The Criticism from Holism
Another common criticism says the following: machines are organized as rigidly structured hierarchies of modules, whereas biology is based on holistically organized elements in which every element affects every other. The unique capabilities of biology (such as human intelligence) can result only from this type of holistic design. Furthermore, only biological systems can use this design principle.
Michael Denton, a biologist at the University of Otago in New Zealand, points out the apparent differences between the design principles of biological entities and those of the machines he has known. Denton eloquently describes organisms as “self-organizing, . . . self-referential, . . . self-replicating, . . . reciprocal, . . . self-formative, and . . . holistic.”45 He then makes the unsupported leap—a leap of faith, one might say—that such organic forms can be created only through biological processes and that such forms are “immutable, . . . impenetrable, and . . . fundamental” realities of existence.
I do share Denton’s “awestruck” sense of “wonderment” at the beauty, intricacy, strangeness, and interrelatedness of organic systems, ranging from the “eerie other-worldly . . . impression” left by asymmetric protein shapes to the extraordinary complexity of higher-order organs such as the human brain. Further, I agree with Denton that biological design represents a profound set of principles. However, it is precisely my thesis, which neither Denton nor other critics from the holistic school acknowledge or respond to, that machines (that is, entities derivative of human-directed design) can access—and already are using—these same principles. This has been the thrust of my own work and represents the wave of the future. Emulating the ideas of nature is the most effective way to harness the enormous powers that future technology will make available.
Biological systems are not completely holistic, and contemporary machines are not completely modular; both exist on a continuum. We can identify units of functionality in natural systems even at the molecular level, and discernible mechanisms of action are even more evident at the higher level of organs and brain regions.
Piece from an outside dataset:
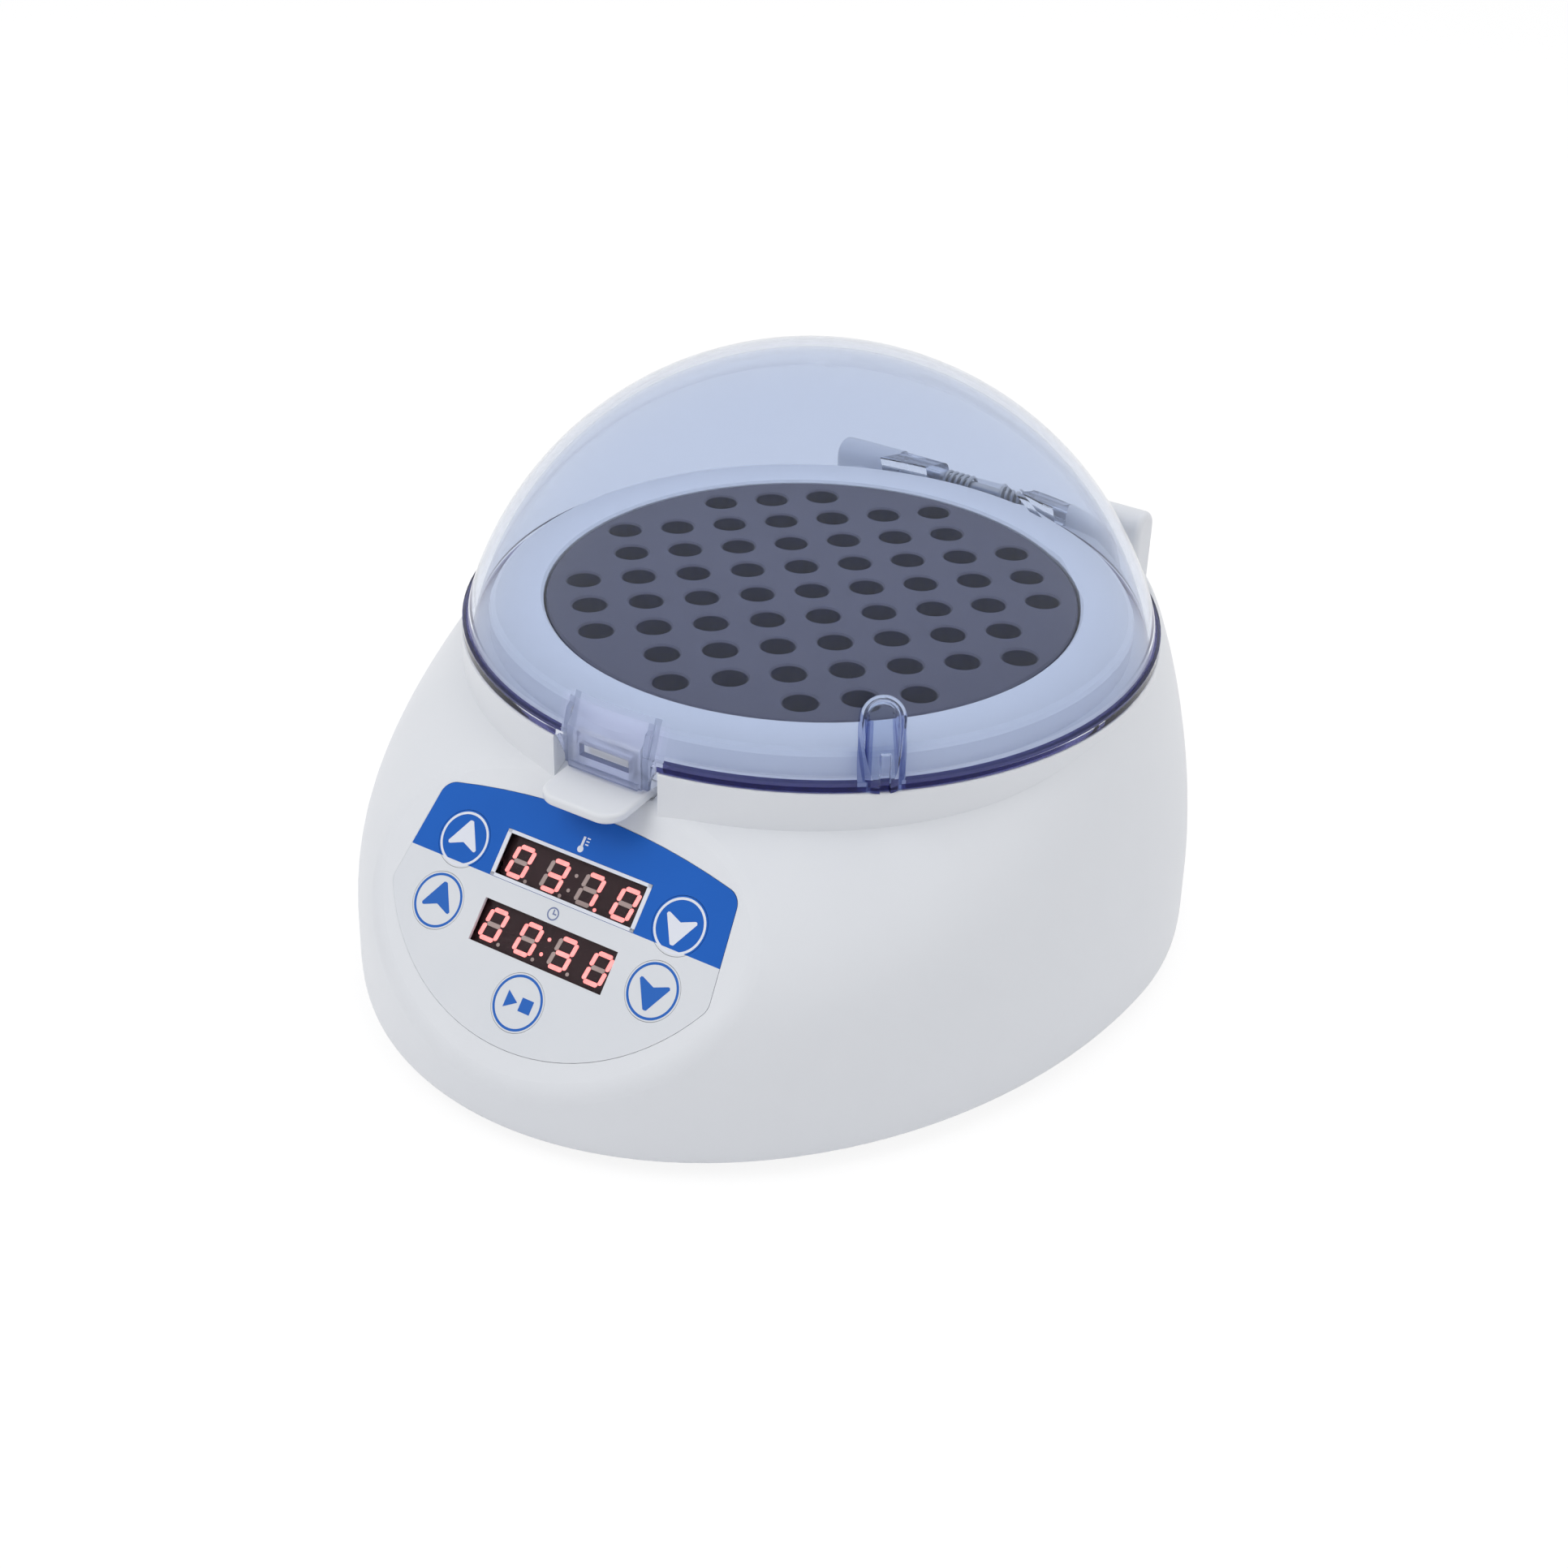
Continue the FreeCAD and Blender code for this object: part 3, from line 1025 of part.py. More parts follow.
def make_release_tab():
    """The white slider: a finger lip, a flat shank in the body's slot and a catch nose."""
    top = FACE_HEIGHT - TAB_TOP_DROP
    low = top - TAB_THICKNESS
    root = BLOCK_Y - TAB_ROOT
    tip = BLOCK_Y - TAB_TIP
    drop = TAB_TIP_DROP - TAB_TOP_DROP
    inner_end = BLOCK_Y - COLLAR_R + 0.5
    lip = prism_yz([(root, low), (root, top), (tip, top - drop), (tip, low - drop)], -TAB_HALF_WIDTH, TAB_HALF_WIDTH)
    corners = [e for e in lip.Edges if e.BoundBox.YMax < tip + 0.01 and e.BoundBox.XLength < 0.01]
    lip = lip.makeFillet(TAB_CORNER, corners)
    lip = lip.makeFillet(TAB_EDGE, [e for e in lip.Edges if e.BoundBox.ZLength < drop + 0.1
                                    and e.BoundBox.YMin < root - 0.1])
    shank = box(-TAB_HALF_WIDTH, TAB_HALF_WIDTH, root, inner_end, low, top)
    nose_front = BLOCK_Y - BOSS_FACE + BOSS_WALL + SEAT_GAP
    nose = box(-NOSE_HALF_WIDTH, NOSE_HALF_WIDTH, nose_front, nose_front + NOSE_THICKNESS, low,
               FACE_HEIGHT - WINDOW_TOP_DROP - 0.6)
    guide = Part.makeCylinder(GUIDE_R, GUIDE_LENGTH, Vector(0, inner_end, top - TAB_THICKNESS / 2), Vector(0, 1, 0))
    return joined([shank, lip, nose, guide])


def make_release_spring():
    """The return spring, drawn at the length that it has with the tab pushed in."""
    length = COLLAR_R - 0.5 - TAB_TRAVEL - SPRING_SEAT - 0.1
    pitch = (length - 2 * RELEASE_WIRE_R) / RELEASE_TURNS
    helix = Part.makeHelix(pitch, pitch * RELEASE_TURNS, RELEASE_COIL_R)
    ring = Part.Wire([Part.makeCircle(RELEASE_WIRE_R, Vector(RELEASE_COIL_R, 0, 0), Vector(0, 1, 0))])
    coil = Part.Wire(helix.Edges).makePipeShell([ring], True, True)
    middle_z = FACE_HEIGHT - TAB_TOP_DROP - TAB_THICKNESS / 2
    seat_y = BLOCK_Y - SPRING_SEAT
    coil.Placement = Placement(Vector(0, seat_y - RELEASE_WIRE_R, middle_z), Rotation(Vector(1, 0, 0), 90))
    return coil


def make_heater_leads():
    return Part.makeCompound([upright(WIRE_R, LEAD_X, y, BOARD_TOP + 5.2, HEATER_BOTTOM) for y in LEAD_Y])


def make_probe_lead():
    start_x = -BLOCK_R - 10 + 4
    return tube([(start_x, BLOCK_Y, PROBE_Z), (start_x - 6, BLOCK_Y, PROBE_Z - 1),
                 (start_x - 7, BLOCK_Y - 4, PROBE_Z - 14), (start_x - 2, BLOCK_Y - 10, BOARD_TOP + 10),
                 (-52, BLOCK_Y - 16, BOARD_TOP + LEAD_RISE), (-52, BLOCK_Y - 16, BOARD_TOP)], WIRE_R, 6)


def make_mains_leads():
    leads = []
    start_y = PORT_Y - INLET_BODY[2] - PIN_TAIL
    end_y = BLOCK_Y + MAIN_BOARD[1] / 2 - 2
    for dx, dz in INLET_PINS:
        x = INLET_X + dx
        z = PORT_Z + dz
        leads.append(tube([(x, start_y, z), (x, start_y - 7, z), (x * 0.8, start_y - 12, z - 6),
                           (x * 0.8, end_y, BOARD_TOP + LEAD_RISE), (x * 0.8, end_y, BOARD_TOP)], MAINS_WIRE_R, 5))
    return Part.makeCompound(leads)


def make_ribbon():
    """Flat cable from the display board down to the main board."""
    start_n = MODULE_BACK - BOARD_THICKNESS
    start = Placement(Vector(0, PANEL_Y, PANEL_Z), Rotation(Vector(1, 0, 0), PANEL_TILT)).multVec(
        Vector(0, -12, start_n))
    end_y = BLOCK_Y - MAIN_BOARD[1] / 2 + 4
    outline = [(start.y, start.z), (start.y + 9, start.z - 8), (end_y - 8, BOARD_TOP + 9), (end_y, BOARD_TOP)]
    thick = 0.9
    low_side = [(y - thick * 0.7, z - thick * 0.7) for y, z in reversed(outline[1:-1])]
    points = outline + [(outline[-1][0] - thick, outline[-1][1])] + low_side + [(outline[0][0] - thick * 0.7,
                                                                              outline[0][1] - thick * 0.7)]
    return prism_yz(points, -9, 9)


def main():
    os.makedirs("parts", exist_ok=True)
    export("top_cover", make_cover())
    export("base_plate", make_base_plate())
    export("rubber_feet", make_feet())
    export("case_screws", make_case_screws())
    export("heating_block", make_block())
    export("heater_mat", make_heater())
    export("clamp_plate", make_clamp())
    export("insulation_disc", make_felt())
    export("insulation_sleeve", make_sleeve())
    export("block_pillars", make_pillars())
    export("pillar_screws", make_pillar_screws())
    export("temperature_probe", make_probe())
    export("thermal_cutout", make_cutout())
    export("main_board", make_main_board())
    export("board_screws", make_board_screws())
    export("transformer", make_transformer())
    export("power_relay", make_relay())
    export("smoothing_capacitor", make_capacitor())
    export("heat_sink", make_heat_sink())
    export("terminal_block", make_terminal_block())
    export("fuse_clips", make_fuse_clips())
    export("fuse", make_fuse())
    export("buzzer", make_buzzer())
    export("display_board", make_display_board())
    export("display_board_screws", make_display_screws())
    export("temperature_display", make_module(TEMP_ROW))
    export("time_display", make_module(0.0))
    export("tact_switches", make_tact_switches())
    export("panel_overlay", make_overlay())
    export("display_panes", make_panes())
    for name, (u, v) in KEY_PLACES.items():
        export(name, make_key(u, v))
    export("power_inlet", make_inlet())
    export("inlet_pins", make_inlet_pins())
    export("switch_frame", make_switch_frame())
    export("power_rocker", make_rocker())
    export("dome_lid", make_lid())
    export("hinge_pin", make_hinge_pin())
    export("hinge_springs", make_hinge_springs())
    export("release_tab", make_release_tab())
    export("release_spring", make_release_spring())
    export("heater_leads", make_heater_leads())
    export("probe_lead", make_probe_lead())
    export("mains_leads", make_mains_leads())
    export("display_ribbon", make_ribbon())


main()
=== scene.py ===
import bmesh
import bpy
import math
from mathutils import Matrix, Vector


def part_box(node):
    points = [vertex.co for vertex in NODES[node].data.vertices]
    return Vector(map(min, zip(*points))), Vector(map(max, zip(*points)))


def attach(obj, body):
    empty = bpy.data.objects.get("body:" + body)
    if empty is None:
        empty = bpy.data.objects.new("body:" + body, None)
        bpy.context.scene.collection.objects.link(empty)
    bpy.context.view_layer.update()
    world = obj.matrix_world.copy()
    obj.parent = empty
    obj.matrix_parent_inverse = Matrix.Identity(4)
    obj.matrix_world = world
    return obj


# Dry bath incubator: finishes, printed panel, lit displays and the clear lid.
# The sizes named here are in millimetres, and MM turns them into Blender's metres.

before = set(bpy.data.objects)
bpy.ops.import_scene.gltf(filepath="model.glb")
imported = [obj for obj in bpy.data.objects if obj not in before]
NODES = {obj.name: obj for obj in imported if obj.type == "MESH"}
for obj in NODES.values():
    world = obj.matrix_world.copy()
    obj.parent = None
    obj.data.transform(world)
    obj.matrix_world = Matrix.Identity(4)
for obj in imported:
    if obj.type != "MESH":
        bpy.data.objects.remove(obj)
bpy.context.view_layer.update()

MM = 0.001

# The block's middle and its upper face: panel, lid zones and camera are placed from them
block_low, block_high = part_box("heating_block")
BLOCK_Y = (block_low[1] + block_high[1]) / 2 / MM
FACE_Z = block_high[2] / MM

# The panel's middle and tilt, and what lies on it: heights are measured out of the panel's plane
PANEL_AHEAD = 103.0
PANEL_DROP = 41.7
PANEL_PLACE = (0.0, BLOCK_Y - PANEL_AHEAD, FACE_Z - PANEL_DROP)
PANEL_TILT = math.radians(48.2)
FILM_TOP = 0.1
DISPLAY_FACE = -1.7
BLUE_FROM = 9.55
KEY_SPREAD = 28.6
TEMPERATURE_KEY_ROW = 14.6
TIME_KEY_ROW = 0.2
START_KEY_ROW = -13.1
KEYS = {
    "key_temperature_up": (-KEY_SPREAD, TEMPERATURE_KEY_ROW),
    "key_temperature_down": (KEY_SPREAD, TEMPERATURE_KEY_ROW),
    "key_time_up": (-KEY_SPREAD, TIME_KEY_ROW),
    "key_time_down": (KEY_SPREAD, TIME_KEY_ROW),
    "key_start_stop": (0.0, START_KEY_ROW),
}


# Nodes

def rgba(color):
    return (color[0], color[1], color[2], 1.0)


def add(tree, kind, settings=None, values=None, links=None):
    """One node with its settings, plain values and incoming links."""
    node = tree.nodes.new(kind)
    for name, value in (settings or {}).items():
        setattr(node, name, value)
    for name, value in (values or {}).items():
        node.inputs[name].default_value = value
    for name, source in (links or {}).items():
        tree.links.new(source, node.inputs[name])
    return node


def reckon(tree, operation, *values):
    """One sum on plain numbers or on the outputs of nodes."""
    node = tree.nodes.new("ShaderNodeMath")
    node.operation = operation
    for number, value in enumerate(values):
        if isinstance(value, (int, float)):
            node.inputs[number].default_value = value
        else:
            tree.links.new(value, node.inputs[number])
    return node.outputs[0]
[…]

The process of understanding the functionality and information transformations performed in specific brain regions is well under way, as we discussed in chapter 4.
It is misleading to suggest that every aspec
t of the human brain interacts with every other aspect and that it is therefore impossible to understand its methods. Researchers have already identified and modeled the transformations of information in several dozen of its regions. Conversely there are numerous examples of contemporary machines that were not designed in a modular fashion, and in which many of the design aspects are deeply interconnected, such as the examples of genetic algorithms described in chapter 5. Denton writes:
Today almost all professional biologists have adopted the mechanistic/reductionist approach and assume that the basic parts of an organism (like the cogs of a watch) are the primary essential things, that a living organism (like a watch) is no more than the sum of its parts, and that it is the parts that determine the properties of the whole and that (like a watch) a complete description of all the properties of an organism may be had by characterizing its parts in isolation.
Denton, too, is ignoring here the ability of complex processes to exhibit emergent properties that go beyond “its parts in isolation.” He appears to recognize this potential in nature when he writes: “In a very real sense organic forms . . . represent genuinely emergent realities.” However, it is hardly necessary to resort to Denton’s “vitalistic model” to explain emergent realities. Emergent properties derive from the power of patterns, and nothing restricts patterns and their emergent properties to natural systems.